**WHAT TO DO:**
Select each line where the word "into" appears.

[Collection entries]
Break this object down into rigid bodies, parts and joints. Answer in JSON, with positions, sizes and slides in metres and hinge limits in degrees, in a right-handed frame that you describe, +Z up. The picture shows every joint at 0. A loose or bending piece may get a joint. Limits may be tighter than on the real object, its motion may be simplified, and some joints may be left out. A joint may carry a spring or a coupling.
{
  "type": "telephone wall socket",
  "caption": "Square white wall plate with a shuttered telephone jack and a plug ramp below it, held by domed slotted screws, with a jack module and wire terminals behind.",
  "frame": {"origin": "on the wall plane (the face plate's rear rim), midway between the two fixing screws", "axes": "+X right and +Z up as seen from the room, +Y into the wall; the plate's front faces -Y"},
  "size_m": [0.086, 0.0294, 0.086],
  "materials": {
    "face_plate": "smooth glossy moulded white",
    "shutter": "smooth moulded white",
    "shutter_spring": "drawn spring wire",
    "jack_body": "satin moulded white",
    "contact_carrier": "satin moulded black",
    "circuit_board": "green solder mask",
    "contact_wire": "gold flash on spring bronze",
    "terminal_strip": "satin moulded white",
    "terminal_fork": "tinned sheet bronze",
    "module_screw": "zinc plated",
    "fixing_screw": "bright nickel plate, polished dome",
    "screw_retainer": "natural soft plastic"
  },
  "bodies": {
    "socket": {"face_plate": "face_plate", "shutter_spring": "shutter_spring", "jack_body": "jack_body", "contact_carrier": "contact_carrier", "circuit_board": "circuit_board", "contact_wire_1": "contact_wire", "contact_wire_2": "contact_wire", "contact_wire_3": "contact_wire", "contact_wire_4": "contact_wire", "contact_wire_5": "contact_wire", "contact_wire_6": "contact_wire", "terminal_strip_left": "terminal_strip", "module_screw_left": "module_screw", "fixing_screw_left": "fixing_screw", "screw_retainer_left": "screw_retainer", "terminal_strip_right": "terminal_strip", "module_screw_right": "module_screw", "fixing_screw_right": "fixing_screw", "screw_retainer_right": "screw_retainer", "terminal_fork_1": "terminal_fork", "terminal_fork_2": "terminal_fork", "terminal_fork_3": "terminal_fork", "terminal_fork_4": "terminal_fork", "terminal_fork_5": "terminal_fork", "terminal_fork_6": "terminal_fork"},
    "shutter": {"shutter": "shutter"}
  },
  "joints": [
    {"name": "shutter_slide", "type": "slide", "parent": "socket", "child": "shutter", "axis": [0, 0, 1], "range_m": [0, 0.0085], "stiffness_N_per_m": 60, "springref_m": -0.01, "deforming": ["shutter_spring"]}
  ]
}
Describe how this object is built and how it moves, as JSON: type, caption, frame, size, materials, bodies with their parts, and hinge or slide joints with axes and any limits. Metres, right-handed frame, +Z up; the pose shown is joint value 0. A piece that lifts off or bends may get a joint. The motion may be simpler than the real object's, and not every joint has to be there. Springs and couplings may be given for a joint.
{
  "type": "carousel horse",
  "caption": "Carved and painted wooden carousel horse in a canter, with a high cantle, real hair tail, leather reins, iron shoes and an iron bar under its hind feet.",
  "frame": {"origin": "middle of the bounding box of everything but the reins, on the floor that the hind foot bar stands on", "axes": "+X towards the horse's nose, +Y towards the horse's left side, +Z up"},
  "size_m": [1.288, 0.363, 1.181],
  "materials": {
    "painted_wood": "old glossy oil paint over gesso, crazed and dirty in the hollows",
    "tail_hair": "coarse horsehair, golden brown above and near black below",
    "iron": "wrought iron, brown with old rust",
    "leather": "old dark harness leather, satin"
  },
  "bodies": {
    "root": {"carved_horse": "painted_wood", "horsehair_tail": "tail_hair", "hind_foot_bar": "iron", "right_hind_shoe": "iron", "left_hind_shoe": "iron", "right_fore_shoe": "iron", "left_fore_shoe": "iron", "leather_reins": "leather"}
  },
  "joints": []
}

**REPLY TO THE EXERCISE:**
Break this object down into rigid bodies, parts and joints. Answer in JSON, with positions, sizes and slides in metres and hinge limits in degrees, in a right-handed frame that you describe, +Z up. The picture shows every joint at 0. A loose or bending piece may get a joint. Limits may be tighter than on the real object, its motion may be simplified, and some joints may be left out. A joint may carry a spring or a coupling.
  "frame": {"origin": "on the wall plane (the face plate's rear rim), midway between the two fixing screws", "axes": "+X right and +Z up as seen from the room, +Y into the wall; the plate's front faces -Y"},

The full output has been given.